On October 25th, the praesidium was elected on the basis of 14 Bolsheviks, 7 Social-Revolutionaries, three Mensheviks and one Internationalist. The Bolsheviks then trooped out their worker-candidates Lenin, Trotsky, Kamenev, Zinoviev and so on. When it came to forming a government, Kamenev read out a Bolshevik Central Committee proposal for a Soviet of People's Commissars, whereby "control over the activities of the government is vested in the Congress of Soviets and its Central Executive Committee". Seven Bolsheviks from the party's central committee were nominated, and thus Lenin and Trotsky came to sit at the top. The "workers' government" was now composed of professional revolutionaries and members of the intelligentsia ranging from the aristocratic, like Chicherin, to the bureaucratic, like Lenin and Kollontai, via the landed bourgeois (Smilga), the commercial bourgeois (Yoffe) and the higher industrial bourgeois (Pyatakov). These were the sort of people who were used to being a ruling class. The management of production by the workers was one of the goals of the struggle, proclaimed by the Military Revolutionary Committee on 25 October 1917. That same day, the Second Congress of the Soviets solemnly approved the decision to establish workers control while specifying, however, that this meant controlling the capitalists and not confiscating their factories.

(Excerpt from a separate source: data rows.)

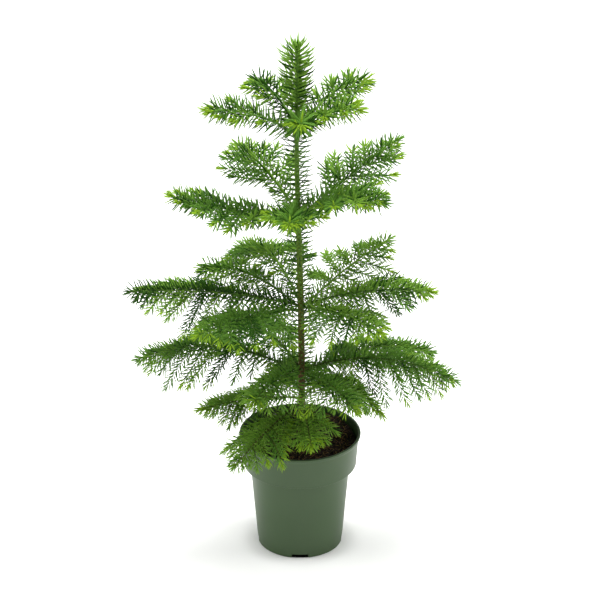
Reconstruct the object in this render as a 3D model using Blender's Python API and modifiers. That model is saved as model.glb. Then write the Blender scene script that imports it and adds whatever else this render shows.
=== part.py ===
"""Young Norfolk Island pine in a 13 cm nursery pot.

Metres, +Z up. The origin is the centre of the pot's flat underside, and -Y is the plant's front.
The trunk carries five whorls of boughs. Each bough is a short tapering limb that ends where its
frond of needles begins, and a sleeve of needles stands round the leader at the top.
"""

import math
from collections import namedtuple

import bmesh
import bpy
import numpy as np
from mathutils import Vector

# ---------------------------------------------------------------- driving dimensions (m, degrees)
PLANT = "potted_norfolk_pine"
GAP = 0.0003  # clearance left between pieces that touch

# Nursery pot: a rolled lip, a collar, a step, a tapering body and a notched foot ring
POT_HEIGHT = 0.1305
LIP_RADIUS = 0.0650
LIP_HEIGHT = 0.0032
COLLAR_TOP_RADIUS = 0.0630
COLLAR_BOTTOM_RADIUS = 0.0605
COLLAR_HEIGHT = 0.0365
BODY_TOP_RADIUS = 0.0535
BODY_BOTTOM_RADIUS = 0.0455
POT_WALL = 0.0012
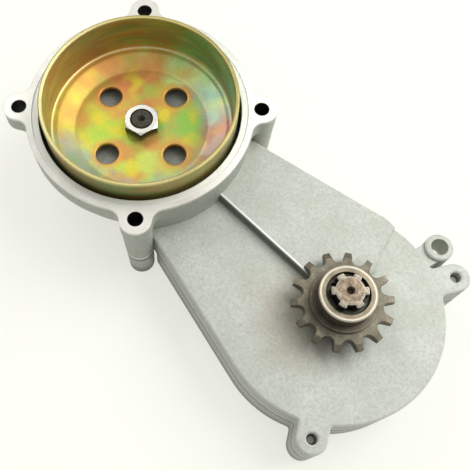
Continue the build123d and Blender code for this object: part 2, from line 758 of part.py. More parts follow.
# Output gear with a recessed web, five holes and a keyway
with BuildPart() as output_gear:
    with BuildSketch(Plane.XY.offset(gear_low_z)):
        spur_gear_plan(output_teeth, output_phase, output_axis)
        with Locations(output_axis):
            Circle(output_d / 2 + slip, mode=Mode.SUBTRACT)
            with PolarLocations((web_inner_r + web_outer_r) / 2, web_hole_count):
                Circle(web_hole_d / 2, mode=Mode.SUBTRACT)
        with Locations((shaft_distance + output_d / 2 - keyway_depth + key_height / 2 + slip, 0)):
            Rectangle(key_height + 2 * slip, key_width + 2 * slip, mode=Mode.SUBTRACT)
    extrude(amount=gear_width)
    for low in (gear_low_z, gear_top_z - web_recess):
        with BuildSketch(Plane.XY.offset(low)):
            with Locations(output_axis):
                Circle(web_outer_r)
                Circle(web_inner_r, mode=Mode.SUBTRACT)
        extrude(amount=web_recess, mode=Mode.SUBTRACT)
finish(output_gear, "output_gear")


def circlip_plan(inner_r, outer_r, first_ear, second_ear, ear_r, ear_distance):
    """Open spring ring with an eye at each end, between the two eye angles."""
    Circle(outer_r)
    reach = outer_r * 2
    middle = (first_ear + second_ear) / 2
    Polygon((0, 0), at(reach, first_ear), at(reach, middle), at(reach, second_ear), align=None,
            mode=Mode.SUBTRACT)
    with Locations(at(ear_distance, first_ear), at(ear_distance, second_ear)):
        Circle(ear_r)
    Circle(inner_r, mode=Mode.SUBTRACT)
    with Locations(at(ear_distance, first_ear), at(ear_distance, second_ear)):
        Circle(ear_r * 0.45, mode=Mode.SUBTRACT)


with BuildPart() as gear_circlip:
    with BuildSketch(Plane(origin=(shaft_distance, 0, gear_low_z - 0.1 - circlip_thickness))):
        circlip_plan(output_d / 2 - 0.5 + slip, gear_circlip_r, 75.0, 105.0, circlip_ear_r,
                     gear_circlip_r - 0.6)
    extrude(amount=circlip_thickness)
finish(gear_circlip, "gear_circlip")

with BuildPart() as sprocket_circlip:
    with BuildSketch(Plane(origin=(shaft_distance, 0, circlip_z))):
        circlip_plan(circlip_groove_r + slip, spline_d / 2 + 0.9, circlip_first_ear, circlip_second_ear,
                     circlip_ear_r, circlip_ear_distance)
    extrude(amount=circlip_thickness)
finish(sprocket_circlip, "sprocket_circlip")

# Sprocket: toothed plate with bevelled tips, hub with a counterbore and a splined bore
with BuildPart() as sprocket:
    pitch_circle_r = chain_pitch / 2 / sin(pi / sprocket_teeth)
    seat_r = roller_d / 2 + 0.05
    tip_r = sprocket_tip_d / 2
    tip_half_gap = degrees(asin(tooth_gap_at_tip / 2 / tip_r))
    with BuildSketch(Plane(origin=(shaft_distance, 0, sprocket_top_z - sprocket_plate))):
        with BuildLine():
            pitch = 360 / sprocket_teeth
            for number in range(sprocket_teeth):
                gap = sprocket_tooth_angle + (number + 0.5) * pitch
                seat = at(pitch_circle_r, gap)
                seat_start = at(seat_r, gap + 180 + seat_half_angle, seat)
                seat_end = at(seat_r, gap + 180 - seat_half_angle, seat)
                ThreePointArc(seat_start, at(seat_r, gap + 180, seat), seat_end)
                tip_start = at(tip_r, gap + tip_half_gap)
                Line(seat_end, tip_start)
                tip_end = at(tip_r, gap + pitch - tip_half_gap)
                Line(tip_start, tip_end)
                next_seat = at(pitch_circle_r, gap + pitch)
                Line(tip_end, at(seat_r, gap + pitch + 180 + seat_half_angle, next_seat))
        make_face()
    extrude(amount=sprocket_plate)
    sprocket_mid_z = sprocket_top_z - sprocket_plate / 2
    with BuildSketch(Plane(origin=(shaft_distance, 0, sprocket_mid_z), x_dir=(1, 0, 0), z_dir=(0, -1, 0))):
        Polygon((0, -sprocket_plate / 2), (tooth_bevel_r, -sprocket_plate / 2),
                (tip_r + 0.5, -tooth_bevel_thickness / 2), (tip_r + 0.5, tooth_bevel_thickness / 2),
                (tooth_bevel_r, sprocket_plate / 2), (0, sprocket_plate / 2), align=None)
    revolve(axis=Axis((shaft_distance, 0, 0), (0, 0, 1)), mode=Mode.INTERSECT)
    boss([output_axis], sprocket_hub_d / 2, output_bearing_top_z, sprocket_hub_top_z)
    boss([output_axis], sprocket_step_d / 2, sprocket_top_z, sprocket_top_z + sprocket_step_height)
    hub_top = (sprocket_hub_top_z - 0.01, sprocket_hub_top_z + 0.01)
    top_edges = sprocket.edges().filter_by_position(Axis.Z, *hub_top)
    chamfer(top_edges, end_chamfer)
    bore([output_axis], sprocket_counterbore_d, circlip_z, sprocket_hub_top_z)
    with BuildSketch(Plane(origin=(shaft_distance, 0, output_bearing_top_z))):
        spline_plan(slip)
    extrude(amount=circlip_z - output_bearing_top_z, mode=Mode.SUBTRACT)
finish(sprocket, "sprocket")
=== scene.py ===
# Reduction gearbox with its clutch drum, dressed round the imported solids. The sections follow its
# assembly, and the table, the light and the camera come last. Places are in metres in the part's
# own frame: the middle of the cup's rim is the origin, and the output shaft stands along +X.

import math

import bpy
from mathutils import Matrix, Vector


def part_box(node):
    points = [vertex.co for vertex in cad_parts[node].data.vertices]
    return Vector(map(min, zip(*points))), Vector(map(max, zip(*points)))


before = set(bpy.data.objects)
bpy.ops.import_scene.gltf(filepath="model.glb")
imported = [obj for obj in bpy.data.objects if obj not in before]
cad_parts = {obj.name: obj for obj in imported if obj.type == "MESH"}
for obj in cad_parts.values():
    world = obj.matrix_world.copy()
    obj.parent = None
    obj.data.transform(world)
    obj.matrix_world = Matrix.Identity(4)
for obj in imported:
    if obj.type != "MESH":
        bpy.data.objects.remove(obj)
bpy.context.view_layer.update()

# Case: the housing with its open cup, and the back cover that closes the gear chamber. Both are
# aluminium, pressure die-cast and grit blasted. The cup's rim and the tops of its ears are turned
# bright, and screws from behind hold the cover against a paper gasket.
mm = 0.001
blast_grain = 1.1 * mm
blast_pore = 1.6 * mm
casting_cloud = 14.0 * mm
turning_feed = 0.32 * mm
rim_low_z = -1.1 * mm
cup_bore_r = 42.7 * mm
register_highlight = (44.8 * mm, 45.8 * mm)
bolt_half_pitch = 36.0 * mm
bolt_holes = [(x * bolt_half_pitch, y * bolt_half_pitch)
              for x, y in ((1, 1), (-1, 1), (-1, -1), (1, -1))]
bolt_hole_r = 3.28 * mm
step_run = (44.0 * mm, 112.0 * mm)
step_crest_y = (0.3 * mm, 1.4 * mm)
step_crest_z = (-14.2 * mm, -13.0 * mm)
step_foot_y = (-0.4 * mm, 0.9 * mm)
step_foot_z = -14.5 * mm
face_z = -16.5 * mm
joint_edge_z = (-29.7 * mm, -28.1 * mm)
joint_shade_z = (-31.7 * mm, -29.9 * mm)
foot_shade_z = -40.5 * mm
stain_and_shade_centre = (106.0 * mm, -14.0 * mm)
stain_and_shade_reach = 27.0 * mm
stain_and_shade_wander = 18.0 * mm


def linear(code):
    """A colour written as an sRGB hex code, as the linear RGBA that Blender's sockets take."""
    parts = [int(code[i:i + 2], 16) / 255 for i in (1, 3, 5)]
    return [p / 12.92 if p <= 0.04045 else ((p + 0.055) / 1.055) ** 2.4 for p in parts] + [1.0]


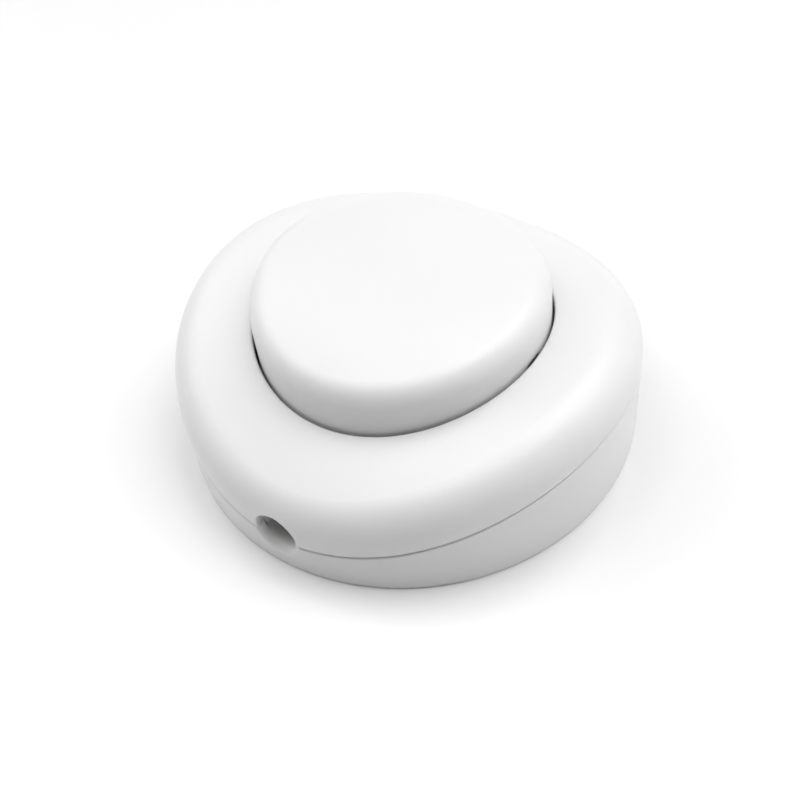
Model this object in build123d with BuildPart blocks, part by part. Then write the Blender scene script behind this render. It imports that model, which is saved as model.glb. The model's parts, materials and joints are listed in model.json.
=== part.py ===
from build123d import *
from math import cos, radians, sin, sqrt, tan
import os

# Round in-line foot switch for a lamp cord, in millimetres.
# X runs along the cord, Z is up, and the foot of the base stands on Z = 0.
# The parting line and the top of the cover are one arch at two heights: low at the two
# cord entries, high at the two flanks. The button's top is arched a little more, and domed.

# Outer form
base_radius = 32.0
wall_draft = 1.2
arch_radius = 66.0
seam_end = 5.52
cover_height = 6.2
button_height = 7.3
button_arch_radius = 53.0
button_dome_radius = 105.0
shoulder_round = 5.5
foot_round = 0.6
wall = 2.4
floor = 2.0
seam_gap = 0.2
seam_break = 0.25
lip_height = 1.5
lip_clearance = 0.15

# Push button and its opening
button_radius = 20.15
button_gap = 0.35
button_wall = 2.0
button_round = 3.2
button_travel = 4.0
rim_round = 0.3
collar_wall = 1.6
collar_bottom = 13.0
tab_count = 4
tab_start_angle = 45
tab_width = 7.0
tab_height = 1.8
tab_reach = 1.1
tab_play = 0.25
skirt_notch = 2.6
key_width = 2.4
key_depth = 0.8
key_height = 2.4
key_clearance = 0.25

# Cord entries and clamps
cord_height = 6.8
cord_bore = 6.2
mouth_round_base = 1.4
mouth_round_cover = 0.5
entry_collar = 0.4
entry_width = 11.0
clamp_inset = 5.8
clamp_length = 4.6
clamp_width = 14.8
clamp_top = 1.0
clamp_gap = 0.5
clamp_screw_spread = 5.3
clamp_screw_shank = 2.4
clamp_screw_head = 4.0
clamp_screw_head_height = 1.2
clamp_screw_bite = 5.5
clamp_pilot_margin = 0.5

# Screws that hold the two shells together
housing_screw_inset = 3.7
housing_screw_shank = 2.9
housing_screw_head = 4.8
housing_screw_head_height = 2.0
housing_screw_length = 11.0
housing_screw_sink = 3.2
housing_screw_clearance = 0.25
post_radius = 3.4
post_split = 8.0

# Contact carrier, the moulded block that holds the mechanism
carrier_lift = 2.4
carrier_rim = 0.4
carrier_plate = 1.6
well_wall = 2.0
well_clearance = 0.3
carrier_screw_inset = 2.9
carrier_screw_angle = 45
carrier_screw_shank = 2.2
carrier_screw_head = 4.0
carrier_screw_head_height = 1.4
carrier_screw_length = 4.4
pad_radius = 2.6
lid_boss_radius = 2.3
lid_boss_count = 3
lid_boss_start_angle = 90
lid_thickness = 1.6
lid_play = 0.25
lid_screw_shank = 1.8
lid_screw_head = 3.4
lid_screw_head_height = 1.2
lid_screw_length = 7.0

# Indexing rotor and its twisted drive
rotor_radius = 7.8
rotor_body = 3.0
rotor_bore = 3.7
tooth_count = 8
tooth_height = 1.2
tooth_mesh_gap = 0.15
mesh_turn = 1.0
ratchet_disc = 1.6
neck_radius = 5.4
neck_clearance = 0.3
neck_stand = 0.6
stem_side = 4.8
stem_corner = 0.6
stem_clearance = 0.12
stem_flange_radius = 5.2
stem_flange = 1.5
screw_slot_width = 0.7
screw_slot_depth = 0.8
stem_screw_shank = 2.2
stem_screw_head = 3.8
stem_screw_head_height = 1.4
stem_screw_bite = 2.3

# Contacts and terminals
strip_thickness = 0.7
strip_width = 3.0
strip_start = 4.9
rivet_place = 6.2
rivet_radius = 1.3
rivet_height = 0.7
contact_gap = 0.1
bridge_thickness = 0.7
bridge_ring = 0.9
bridge_arm_width = 2.4
bridge_arm_inset = 0.2
terminal_gap = 1.3
terminal_length = 5.6
terminal_width = 6.0
terminal_height = 6.0
wire_bore = 3.0
wire_bore_height = 2.6
wire_bore_depth = 4.2
terminal_screw_shank = 2.8
terminal_screw_head = 4.2
terminal_screw_head_height = 1.6
terminal_screw_length = 2.4
link_length = 11.4
link_width = 4.4
link_gap = 0.4
link_screw_spread = 3.3
fence_wall = 1.0
fence_height = 3.5
fence_clearance = 0.2

# Springs
return_wire = 0.8
return_spring_radius = 7.6
return_turns = 3.5
spring_seat = 1.0
rotor_wire = 0.5
rotor_spring_radius = 4.2
rotor_spring_pocket = 2.0
rotor_spring_clearance = 0.6
rotor_turns = 4.5
spring_end_gap = 0.1

# Heights over the centre, from the parting line at the cord entries up, to a hundredth
arch_rise = arch_radius - sqrt(arch_radius**2 - base_radius**2)
seam_crest = round(seam_end + arch_rise, 2)
cover_crest = seam_crest + cover_height
button_crest = cover_crest + button_height

# Heights that follow from the stack of pieces
carrier_bottom = floor + carrier_lift
plate_top = carrier_bottom + carrier_plate
rivet_top = plate_top + strip_thickness + rivet_height
bridge_bottom = rivet_top + contact_gap
rotor_bottom = bridge_bottom + bridge_thickness
tooth_root = rotor_bottom + rotor_body
ratchet_bottom = tooth_root + tooth_mesh_gap + tooth_height
ratchet_top = ratchet_bottom + ratchet_disc
lid_bottom = ratchet_top + lid_play
lid_top = lid_bottom + lid_thickness
button_ceiling = button_crest - button_wall
spring_top = button_ceiling - spring_seat
stem_top = button_ceiling - stem_flange
stem_bottom = ratchet_bottom - tooth_mesh_gap
skirt_bottom = collar_bottom - tab_play - tab_height
groove_top = collar_bottom + key_height + button_travel + key_clearance

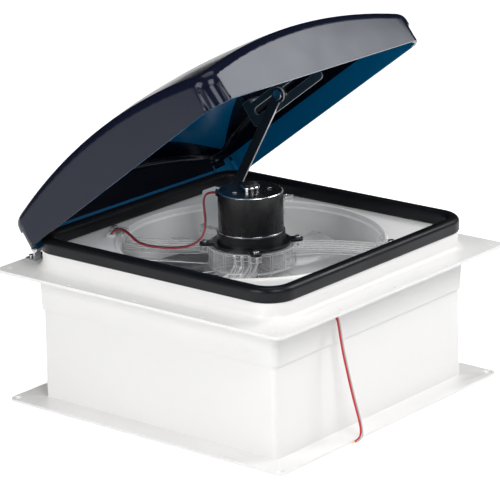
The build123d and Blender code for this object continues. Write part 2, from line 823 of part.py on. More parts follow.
blade_middle = (fan_top + fan_bottom) / 2
with BuildPart() as blade:
    for place, chord, pitch in (
        (fan_hub_foot_radius - fan_hub_wall / 2, blade_root_chord, blade_root_pitch),
        (throat_radius, blade_tip_chord, blade_tip_pitch),
    ):
        flow = Plane(
            origin=(place, 0, blade_middle),
            x_dir=(0, cos(radians(pitch)), sin(radians(pitch))),
            z_dir=(1, 0, 0),
        )
        with BuildSketch(flow):
            with BuildLine():
                lower = ThreePointArc((-chord / 2, 0), (0, blade_camber), (chord / 2, 0))
                upper = ThreePointArc(
                    (-chord / 2, blade_thickness / 2),
                    (0, blade_camber + blade_thickness),
                    (chord / 2, blade_thickness / 2),
                )
                Line(lower @ 0, upper @ 0)
                Line(lower @ 1, upper @ 1)
            make_face()
    loft()
    with BuildSketch(Plane.XY.offset(fan_bottom)):
        Circle(fan_radius)
        Circle(fan_hub_foot_radius - fan_hub_wall / 2, mode=Mode.SUBTRACT)
    extrude(amount=fan_hub_height, mode=Mode.INTERSECT)

with BuildPart() as fan:
    with BuildSketch(Plane.XZ):
        with BuildLine():
            Polyline(
                (shaft_radius, fan_top),
                (fan_hub_radius, fan_top),
                (fan_hub_foot_radius, fan_bottom),
                (fan_hub_foot_radius - fan_hub_wall, fan_bottom),
                (fan_hub_radius - fan_hub_wall, fan_top - fan_hub_wall),
                (fan_boss_radius, fan_top - fan_hub_wall),
                (fan_boss_radius, fan_bottom),
                (shaft_radius, fan_bottom),
                close=True,
            )
        make_face()
    revolve(axis=Axis.Z)
    with PolarLocations(0, blade_count):
        add(blade.part)
fan.part.label = "fan"
export_step(fan.part, "parts/fan.step")

with BuildPart() as fan_nut:
    with BuildSketch(Plane.XY.offset(fan_bottom - fan_nut_height)):
        RegularPolygon(fan_nut_width / 2, 6, major_radius=False)
        Circle(shaft_radius, mode=Mode.SUBTRACT)
    extrude(amount=fan_nut_height)
fan_nut.part.label = "fan_nut"
export_step(fan_nut.part, "parts/fan_nut.step")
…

The Bolsheviks effectively re-defined "proletarian power" to mean the power of the party whose ideology was believed a priori to represent workers interests. "Who is to seize the power? That is now of no importance. Let the Military Revolutionary Committee take it, or 'some other institution', which will declare that it will surrender the power only to the genuine representatives of the interests of the people.''

Not "the people", not the "representatives of the people", but "the genuine representatives of the interests of the people" and that would be, of course, the Bolshevik Party led by Lenin.

Substitution of the party for the class. A take-over, not a revolution.